In his may 2012 presentation  (see 
http://athome.kaashoek.com/time-nuts/Counter%20Principles.pdf ) Rubiola 
describes on slide 40 the enhanced resolution counter and compares it to 
a Linear-regression counter on slide 45. Unfortunately my match 
capabilities have disappeared in the 40 years since I left university 
and I'm not able to understand the statement he makes ("The linear 
regression estimator is asymptotically equivalent to the enhanced 
resolution count") and the math is too complex for me to understand if 
the enhanced resolution counter has any advantages over the linear 
regression counter.
I think I understand that the enhanced resolution counter has a well 
defined decimation approach allowing a step wise decimation.
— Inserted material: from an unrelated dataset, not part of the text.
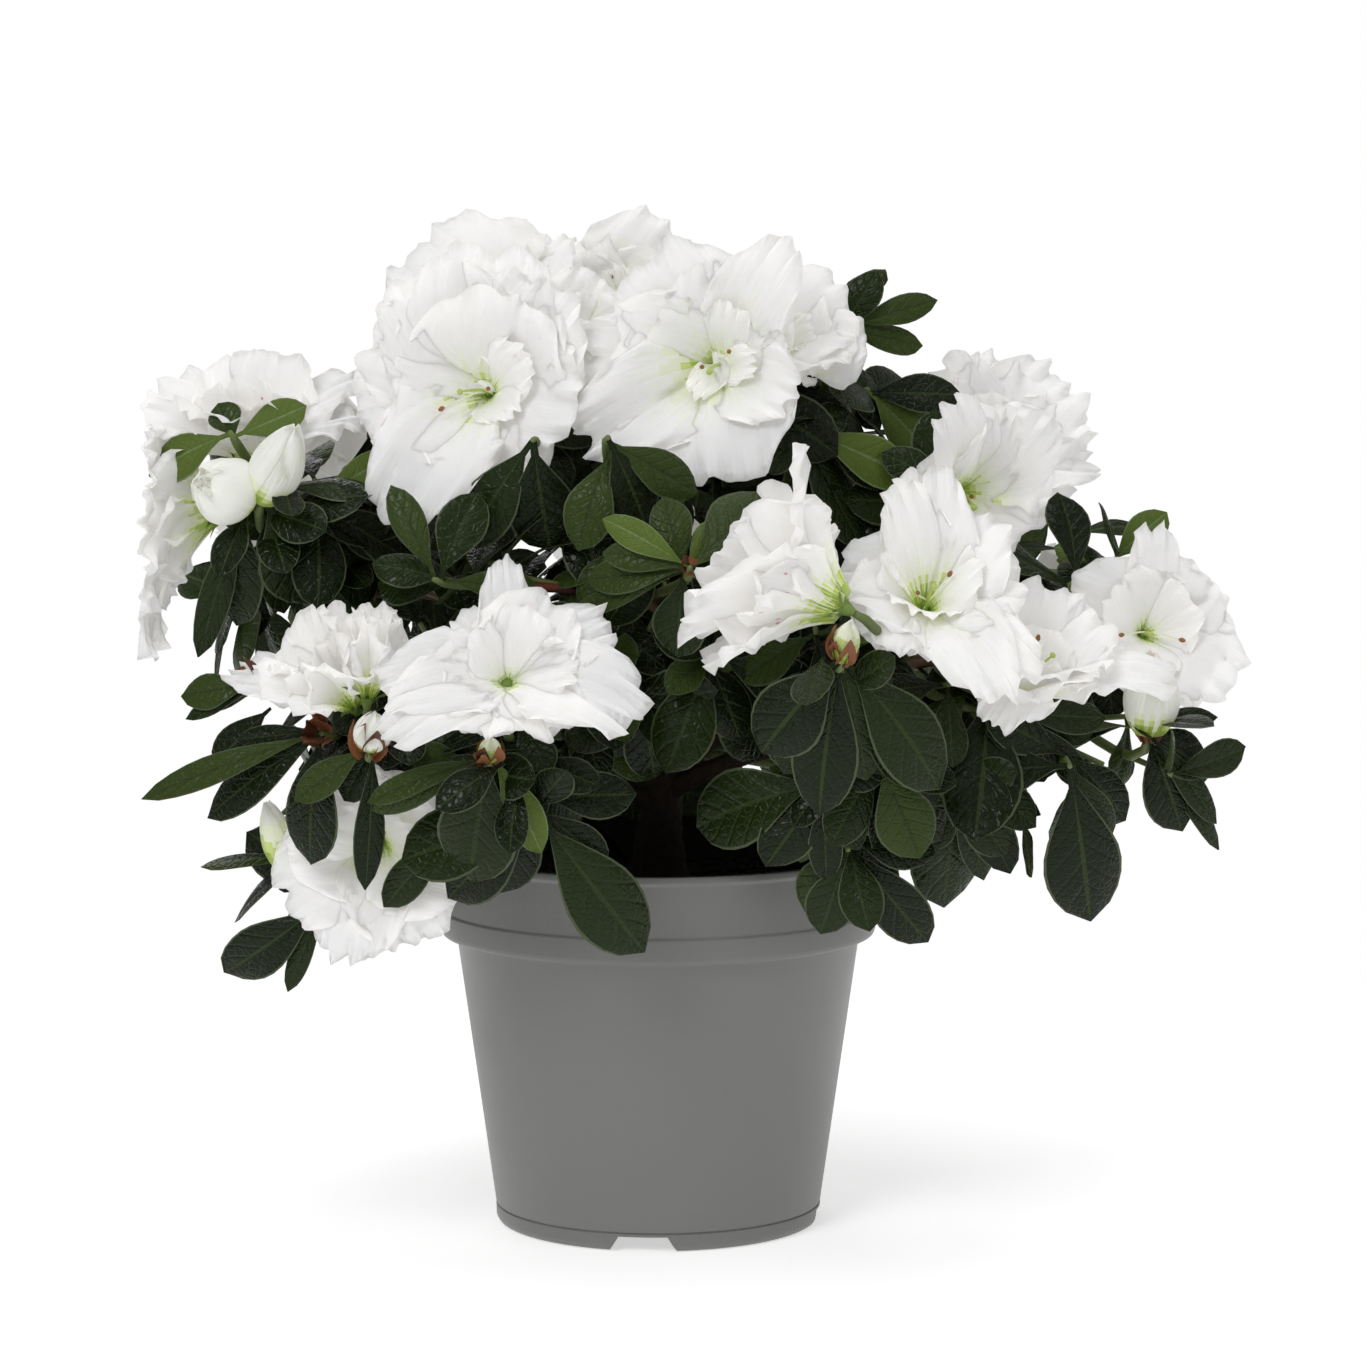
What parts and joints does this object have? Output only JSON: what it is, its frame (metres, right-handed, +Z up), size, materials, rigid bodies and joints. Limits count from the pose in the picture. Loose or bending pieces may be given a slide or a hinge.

The enhanced resolution counter however seems to require a lot more 
memory related to the amount of decimation where a  linear regression 
only needs a small set of running sums
Is there someone in this community that can  explain the (dis)advantages 
of these counter approaches in a simple way?

In their 2016 paper "On temporal correlations in high-resolution 
frequency counting" ( 
http://athome.kaashoek.com/time-nuts/Measuring%20Counter%20Noise.pdf ) 
the authors describe how using the undocumented RCON mode instead of the 
CONT mode when using a Keysight 53230A can have certain advantages, one 
seems to be the phase stability realized when using the RCON mode
The CONT mode is described as continuous resolution enhanced gap free 
measurements and, although it is not formally known, the method used 
could be a linear regression or enhanced resolution approach given the 
slope of the ADEV when measuring the noise floor of the counter in that 
mode.
The RCON method without using internal averaging seems to have the 
advantage for phase measurement that there is no cumulative error, 
although the frequency resolution may be lower and it may be purely 
based on the interpolated timestamps thus avoiding a cumulative phase error.
It is however possible to use the linear regression method to calculate 
a phase relative to the counter reference so the output of the counter 
(phase instead of frequency) is resolution enhanced but the phase output 
does not have an accumulative error as would occur when using the 
frequency output after resolution enhancement as it is always referred 
to the counter reference.
For a counter that should be usable for ADEV and/or phase measurements, 
would having a phase output mode without cumulative error, either using 
a method similar to RCON or a linear regression approach with phase hard 
linked to the reference, be an advantage?
Erik.